Esquilache se convirtió en el personaje clave del Gobierno Carolino. Su responsabilidad abarcó los ministerios de Hacienda, Guerra y Justicia, en los primeros años del reinado. Favorito sin discusión de Carlos III, no había asunto concerniente al Estado que no pasara por sus expertas manos; esto le granjeó envidias y enemistades entre los rancios nobles españoles. No es de extrañar que pronto nacieran las intrigas para eliminar al incómodo marqués, quien, al margen de los comentarios, emprendió numerosos programas para que Madrid se rehabilitara como capital propia de su rango. Los proyectos de higiene, empedrado o iluminación de las calles comenzaron a dar sus frutos. Sin embargo, la creciente carestía de vida y el rechazo hacia los ministros extranjeros del rey, fomentado por dolidos aristócratas y obispos, truncaron las buenas acciones de un Esquilache dedicado en cuerpo y alma a remozar la imagen interna y externa del país.
El 20 de marzo de 1766, domingo de Ramos para más señas, se hizo público un edicto por el que se prohibía la utilización del "chambergo" o sombrero de ala ancha, además de la tradicional capa larga. Se indicaba también en este documento, que desde entonces los ciudadanos deberían utilizar capa corta y sombrero de tres picos, a la usanza europea del momento. Esta orden se impuso tras haber prohibido los juegos de cartas y las armas de fuego, dado que en esos años la delincuencia era una constante en las calles de una ciudad demasiado oscura.
Tanta merma en las arraigadas costumbres patrias desató la ira de los madrileños, que arrancaron con furia los bandos repartidos por las calles, colocando en su lugar otros que amenazaban a los gobernantes foráneos. En cuestión de horas, muchos ciudadanos se embozaron con capas y sombreros presentándose ante los cuarteles y retando a los alguaciles y soldados. En la calle Antón Martín se produjo el primer choque cuando dos agitadores gritaron "¡no me da la gana!" ante la petición de los militares para que se despojaran de los ropajes censurados. En escasos minutos unos 6.000 madrileños cubrieron las calles destrozando los recién implantados faroles y todo lo que supiera al progreso pretendido por Carlos III y su querido Esquilache; la casa de éste fue desvalijada, así como la de otros italianos del Gobierno real. Al día siguiente el número de amotinados se dobló, enfrentándose a la guardia valona, que no reparó en plomo tratando de contener la marea humana.
El trágico resultado fue de 10 muertos en cada facción. El movimiento no tuvo líderes claros, sí en cambio portavoces como el padre Cuenca, quien se presentó ante el rey con un listado de peticiones a las que Carlos III no se pudo negar.

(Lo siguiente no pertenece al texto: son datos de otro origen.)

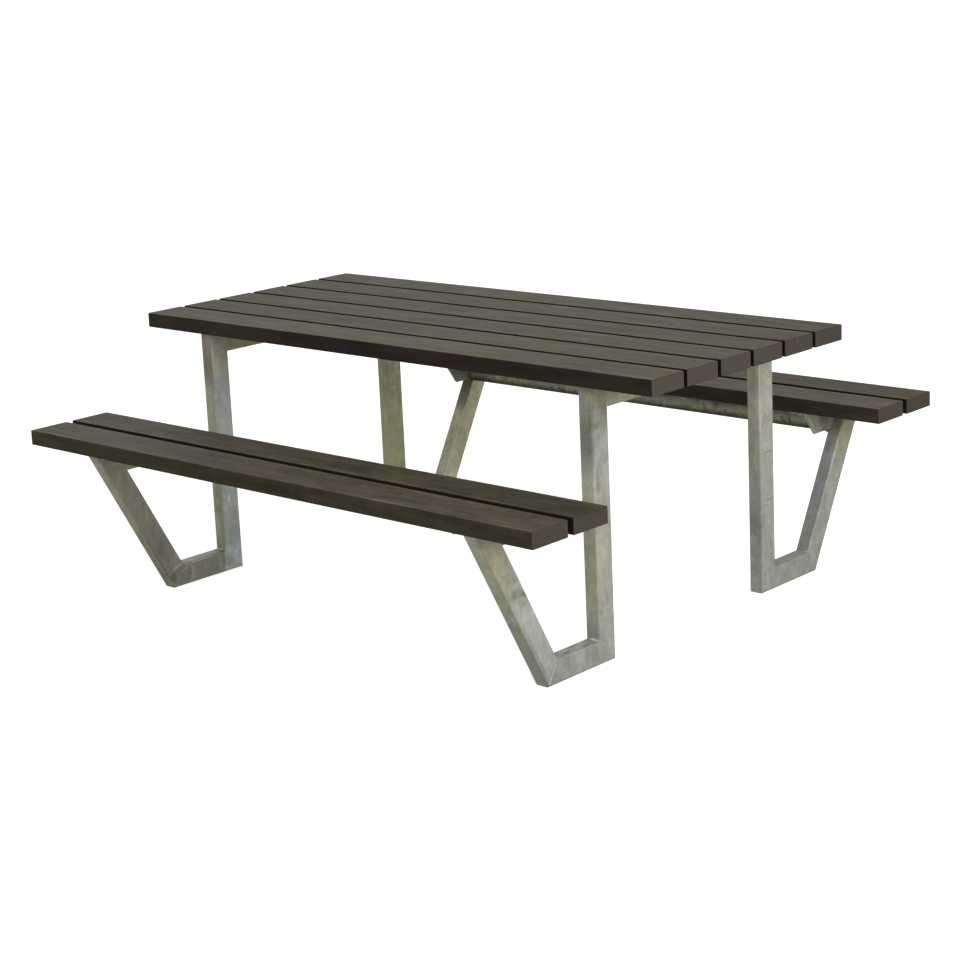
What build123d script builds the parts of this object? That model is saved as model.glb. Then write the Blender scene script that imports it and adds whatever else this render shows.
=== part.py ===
from build123d import *
import math
import os

os.makedirs("parts", exist_ok=True)

# ----------------------------------------------------------------------------
# Picnic table: two welded end frames of rectangular steel tube, a six-board
# top and two two-board benches.
# Millimetres.  X runs along the boards, Y from the front bench to the rear
# bench, Z up.  The origin is on the ground, in the middle of the table.
# ----------------------------------------------------------------------------

# boards
BOARD_L = 1770.0          # length of every board
BOARD_W = 118.0           # width of every board
BOARD_T = 40.0            # thickness of every board
BOARD_EASE = 3.0          # rounding of the long arrises
BOARD_END_EASE = 1.0      # small chamfer round the sawn ends

TOP_Z = 715.0             # height of the table surface
TOP_GAP = 12.0            # gap between two table boards
TOP_COUNT = 6

SEAT_Z = 465.0            # height of the bench surface
SEAT_OUT = 806.0          # outer edge of a bench, from the middle
SEAT_GAP = 18.0           # gap between the two boards of a bench

# rectangular tube of the end frames
TUBE_X = 40.0             # width across the frame
TUBE_D = 60.0             # depth in the plane of the frame
TUBE_R = 5.0              # outer corner radius
WALL = 3.0                # wall thickness
FRAME_X = 670.0           # centre plane of each end frame

LEG_IN = 303.0            # inner face of an upright, from the middle
LEG_OUT = LEG_IN + TUBE_D
FOOT_OUT = 550.0          # outer end of the ground tube, at the ground
LEAN = 28.25              # lean of the diagonals from the upright, degrees

# steel angle under each bench end
ANG_T = 6.0               # thickness of both legs
ANG_V = 65.0              # height of the upright leg
ANG_H = 50.0              # reach of the level leg, from the upright leg
ANG_ROOT = 5.0            # root radius
ANG_TIP_TOP = 557.0       # inner end of the upright leg, at its top
ANG_TIP_LOW = 602.0       # inner end of the upright leg, at its bottom
ANG_FL_IN = 566.0         # inner end of the level leg
ANG_FL_OUT = 788.0        # outer end of the level leg

# round pipe under the rear bench, and flat bars under all boards
PIPE_D = 60.3
PIPE_WALL = 3.2
SEAT_BAR_T = 12.0
TABLE_BAR_T = 8.0
BAR_W = 50.0
BAR_X = 215.0             # the flat bars stand at plus and minus this
SEAT_BAR_L = 180.0
TABLE_BAR_L = 700.0

# hex-head wood screws M8 with flat washers, driven from below
SCREW_D = 8.0
SCREW_AF = 13.0           # width across the flats of the head
SCREW_HEAD = 5.5
PILOT_D = 8.1             # hole in the board
CLEAR_D = 9.0             # hole in the steel
ACCESS_D = 20.0           # hole in the lower wall of a bearer, for the socket
WASHER_D = 17.0
WASHER_BORE = 8.6
WASHER_T = 1.6

# derived sizes
TOP_UNDER = TOP_Z - BOARD_T
SEAT_UNDER = SEAT_Z - BOARD_T
TOP_PITCH = BOARD_W + TOP_GAP
TOP_HALF = (TOP_COUNT * BOARD_W + (TOP_COUNT - 1) * TOP_GAP) / 2
SEAT_IN = SEAT_OUT - 2 * BOARD_W - SEAT_GAP
SEAT_MID = (SEAT_OUT + SEAT_IN) / 2
TAN_LEAN = math.tan(math.radians(LEAN))
LEAN_Y = math.sin(math.radians(LEAN))
LEAN_Z = math.cos(math.radians(LEAN))
DIAG_W = TUBE_D / LEAN_Z                  # level width of a diagonal
DIAG_TOP_OUT = FOOT_OUT + SEAT_UNDER * TAN_LEAN
ANG_LOW = SEAT_UNDER - ANG_V
DIAG_TOP_IN = DIAG_TOP_OUT - DIAG_W
DIAG_LOW_IN = FOOT_OUT + ANG_LOW * TAN_LEAN - DIAG_W
ROOT_OUT = DIAG_TOP_IN - (ANG_T + ANG_ROOT) * TAN_LEAN    # outer end of the root radius
MITRE_Y = FOOT_OUT - DIAG_W + TUBE_D * TAN_LEAN   # inner corner foot/diagonal
TUBE_IN = FRAME_X - TUBE_X / 2            # inner side of an end frame
SCREW_R6 = SCREW_AF / math.sqrt(3)        # corner radius of the hex head
PIPE_Z = SEAT_UNDER - SEAT_BAR_T - PIPE_D / 2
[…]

Una de las demandas exigía la destitución del marqués de Esquilache y su destierro, hecho que se produjo el 27 de marzo, cuando el incomprendido hombre de estado partió con toda su familia hacia Cartagena, donde embarcó con destino a Nápoles. Poco a poco, la situación se fue calmando gracias, en buena parte, a la mesura y equilibrio demostrados por Carlos III; atrás quedaba la primera etapa de su brillante reinado. El soberano supo entender que España era diferente. Los extranjeros dieron paso a nobles españoles como los condes de Aranda o Campomanes, que acertaron en la conducción de un Gobierno siempre complejo. Por fortuna ese año llovió, favoreciendo una buena cosecha y la rebaja de los precios. Las prendas de la polémica fueron relegadas al olvido, más por moda y convencimiento que por obligación.
Leopoldo Gregori disfrutó de una espléndida vejez y de una sólida fortuna en la república serenísima de Venecia, lugar donde falleció a la avanzada edad de 85 años. Posiblemente, su último pensamiento no fue para esa España que tanto le había reprobado su filosofía de progreso.